Pero, por muy fuerte que arraigue una idea y por muy bellamente representada que esté, llega el momento de confrontarla con la realidad. Y, como decía el personaje de Humphrey Bogart en Cayo largo
Cuando tu cabeza dice una cosa y toda tu vida dice otra, nunca triunfa la cabeza.
Sin duda, la idea que extraje de Tierra y Two lovers resultó sonoramente derrotada. No solo por la experiencia, sino también por la literatura. El
triunfo total y absoluto de esa visible oscuridad sobre el amor me llegó
a través de dos autores muy distintos, pero capaces de dar algo de sentido a
una pobre existencia que tanto se despegaba de los finales de las películas de
Medem y Gray. La primera, Belén Gopegui, en su primera novela La escala de los mapas y mucho antes de
encaminar su obra hacia el camino del panfletarismo, captaba en su personaje
de Sergio Prim algo muy alejado del terreno de los mitos y sí muy cercano a la verdad sentimental de hoy en día. Uno de sus monólogos finales, en los
límites de la razón, resulta muy revelador:
Ah, pero hay audaces que afirman que ella jamás existió. Yo tengo pruebas, por supuesto: su aroma impregna, definitivamente, el borde de mis solapas. ¿Pero por qué debo probarlo?
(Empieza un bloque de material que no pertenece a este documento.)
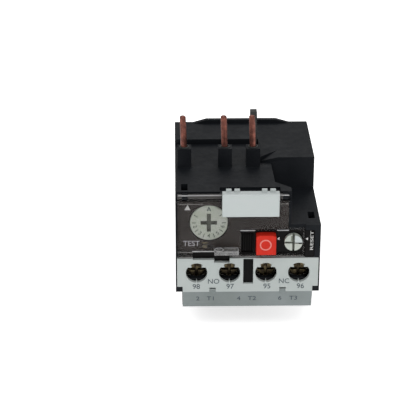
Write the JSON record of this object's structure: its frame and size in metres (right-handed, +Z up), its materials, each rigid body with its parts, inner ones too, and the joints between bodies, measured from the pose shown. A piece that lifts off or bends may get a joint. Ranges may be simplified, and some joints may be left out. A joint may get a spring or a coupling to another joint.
{
  "type": "thermal overload relay",
  "caption": "Motor overload relay that plugs in under a contactor by three copper pins, with a setting dial, stop and reset buttons, auxiliary contacts and screw terminals.",
  "frame": {"origin": "middle of the footprint, on the plane of the underside", "axes": "+X right, -Y towards the operator's face with the dial and buttons, +Z up along the line pins"},
  "size_m": [0.045, 0.0636, 0.0641],
  "materials": {
    "black_casing": "fine matt moulded thermoplastic",
    "black_panel": "fine matt moulded thermoplastic",
    "black_inner": "plain moulded thermoset",
    "brown_scale": "printed plastic sheet",
    "white_cover": "fine matt moulded thermoplastic, pale grey-white",
    "steel": "drawn wire and pins",
    "plated_screws": "yellow passivated zinc",
    "plated_steel": "yellow passivated zinc",
    "dark_hook": "dark grey moulded thermoplastic",
    "clear_plastic": "clear moulded polycarbonate",
    "pale_dial": "satin greenish grey-white",
    "natural_plastic": "natural unpigmented moulding",
    "red_button": "satin signal red",
    "brown_slide": "moulded thermoplastic",
    "bimetal": "rolled strip",
    "contact_silver": "silver alloy contacts on bronze",
    "green_flag": "moulded thermoplastic",
    "brass_strip": "stamped strip",
    "copper": "drawn copper, dulled brown-red",
    "heater_wire": "resistance wire, heat tinted"
  },
  "bodies": {
    "casing": {"main_housing": "black_casing", "back_cover": "black_casing", "front_cover": "black_panel", "scale_plate": "brown_scale", "terminal_cover": "white_cover", "cover_pin": "steel", "lever_pin": "steel", "mechanism_base": "black_inner", "aux_screws": "plated_screws", "aux_clamps": "plated_steel", "load_screws": "plated_screws", "load_clamps": "plated_steel", "contactor_hook": "dark_hook", "pole_carrier": "black_inner", "rocker_pin": "steel", "aux_terminal_95": "brass_strip", "aux_terminal_96": "brass_strip", "aux_terminal_97": "brass_strip", "aux_terminal_98": "brass_strip", "line_pin_1": "copper", "line_pin_2": "copper", "line_pin_3": "copper", "line_strap_1": "copper", "line_strap_2": "copper", "line_strap_3": "copper", "load_terminal_1": "copper", "load_terminal_2": "copper", "load_terminal_3": "copper", "stop_spring": "steel", "reset_spring": "steel", "test_spring": "steel"},
    "lid": {"clear_cover": "clear_plastic", "marker_plate": "white_cover"},
    "dial": {"current_dial": "pale_dial", "adjusting_cam": "pale_dial"},
    "lever": {"cam_lever": "natural_plastic"},
    "stop": {"stop_button": "red_button"},
    "reset": {"reset_plunger": "pale_dial"},
    "reset_knob": {"reset_dial": "pale_dial"},
    "test": {"test_slide": "brown_slide"},
    "slide": {"trip_slide": "natural_plastic"},
    "rocker": {"trip_rocker": "natural_plastic", "compensating_strip": "bimetal", "contact_bridge_nc": "contact_silver", "contact_bridge_no": "contact_silver"},
    "flag": {"trip_flag": "green_flag"},
    "bimetal_1": {"bimetal_strip_1": "bimetal", "heater_winding_1": "heater_wire"},
    "bimetal_2": {"bimetal_strip_2": "bimetal", "heater_winding_2": "heater_wire"},
    "bimetal_3": {"bimetal_strip_3": "bimetal", "heater_winding_3": "heater_wire"}
  },
  "joints": [
    {"name": "lid_hinge", "type": "hinge", "parent": "casing", "child": "lid", "pos_m": [0, -0.0278, 0.04755], "axis": [-1, 0, 0], "range_deg": [0, 90]},
    {"name": "dial_turn", "type": "hinge", "parent": "casing", "child": "dial", "pos_m": [-0.0122, -0.0275, 0.03865], "axis": [0, 1, 0], "range_deg": [-135, 135]},
    {"name": "lever_tilt", "type": "hinge", "parent": "casing", "child": "lever", "pos_m": [-0.0046, -0.0202, 0.031], "axis": [0, 1, 0], "range_deg": [-6, 6]},
    {"name": "stop_press", "type": "slide", "parent": "casing", "child": "stop", "axis": [0, 1, 0], "range_m": [0, 0.002], "stiffness_N_per_m": 400, "springref_m": -0.0006, "deforming": ["stop_spring"]},
    {"name": "reset_press", "type": "slide", "parent": "casing", "child": "reset", "axis": [0, 1, 0], "range_m": [0, 0.002], "stiffness_N_per_m": 400, "springref_m": -0.0006, "deforming": ["reset_spring"]},
    {"name": "reset_turn", "type": "hinge", "parent": "reset", "child": "reset_knob", "pos_m": [0.01405, -0.0282, 0.0323], "axis": [0, 1, 0], "range_deg": [0, 90]},
    {"name": "test_push", "type": "slide", "parent": "casing", "child": "test", "axis": [1, 0, 0], "range_m": [0, 0.0015], "stiffness_N_per_m": 150, "springref_m": -0.0006, "deforming": ["test_spring"]},
    {"name": "trip_motion", "type": "slide", "parent": "casing", "child": "slide", "axis": [-1, 0, 0], "range_m": [0, 0.0015], "stiffness_N_per_m": 120, "springref_m": -0.0005},
    {"name": "bimetal_1_bend", "type": "hinge", "parent": "casing", "child": "bimetal_1", "pos_m": [-0.013, 0.0143, 0.013], "axis": [0, -1, 0], "range_deg": [0, 3.79]},
    {"name": "bimetal_2_bend", "type": "hinge", "parent": "casing", "child": "bimetal_2", "pos_m": [0, 0.0143, 0.013], "axis": [0, -1, 0], "range_deg": [0, 3.79]},
    {"name": "bimetal_3_bend", "type": "hinge", "parent": "casing", "child": "bimetal_3", "pos_m": [0.013, 0.0143, 0.013], "axis": [0, -1, 0], "range_deg": [0, 3.79]},
    {"name": "rocker_turn", "type": "hinge", "parent": "casing", "child": "rocker", "pos_m": [0, -0.0082, 0.0216], "axis": [0, -1, 0], "range_deg": [0, 6.02]},
    {"name": "flag_motion", "type": "slide", "parent": "casing", "child": "flag", "axis": [-1, 0, 0], "range_m": [0, 0.0015]}
  ],
  "couplings": [
    {"joint": "bimetal_1_bend", "follows": "trip_motion", "rad_per_m": 43.478},
    {"joint": "bimetal_2_bend", "follows": "trip_motion", "rad_per_m": 43.478},
    {"joint": "bimetal_3_bend", "follows": "trip_motion", "rad_per_m": 43.478},
    {"joint": "rocker_turn", "follows": "trip_motion", "rad_per_m": 69.444},
    {"joint": "flag_motion", "follows": "trip_motion", "ratio": 1},
    {"joint": "lever_tilt", "follows": "dial_turn", "ratio": 0.03979}
  ]
}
Y probándolo, ¿qué conseguiría? ¿Es que se ha determinado ya la diferencia entre las ideas de los sentidos y las ideas de la imaginación? Si es así tengan, por favor, la bondad de decírmelo. Expíquenme cómo saber si el entendimiento entre dos personas -dos almas- existió o fue criatura de la mente nada más. Si es así que lo nieguen todo, de acuerdo. Que nieguen incluso que yo existo. ¿Existo o no existo? ¿Existo o soy una creación de esa mujer de cuello largo, esa que estaba sentada en el sillón de orejas que heredó de sus abuelos cuando todo empezó? ¿Pero qué fue, qué fue lo que empezó?
Y el
segundo, el muy polémico Michel Houellebecq, tan reaccionario como gran escritor,
en su denunciada ante los tribunales franceses (por supuesta incitación al odio
racial) Plataforma, llevaba a su
protagonista a unas certeras conclusiones tras el dramático fin de su vida
sentimental y antes de abandonarse a la muerte:
Del amor me cuesta hablar. Ahora estoy seguro de que Valérie fue una radiante excepción. Se contaba entre esos seres capaces de dedicar su vida a la felicidad de otra persona, de convertir esa felicidad en su objetivo. Es un fenómeno misterioso. Entraña la dicha, la sencillez y la alegría; pero sigo sin saber por qué o cómo se produce. Y si no he entendido el amor, ¿de qué me serviría entender todo lo demás?
Aunque rezume un desalentador pesimismo, y mal que me pese al concluir estas líneas, la única conclusión que puedo sacar de este juego de influencias contradictorias es que la poética verdad cinematográfica perdió frente a la prosaica verdad literaria, sin posibilidad de matices.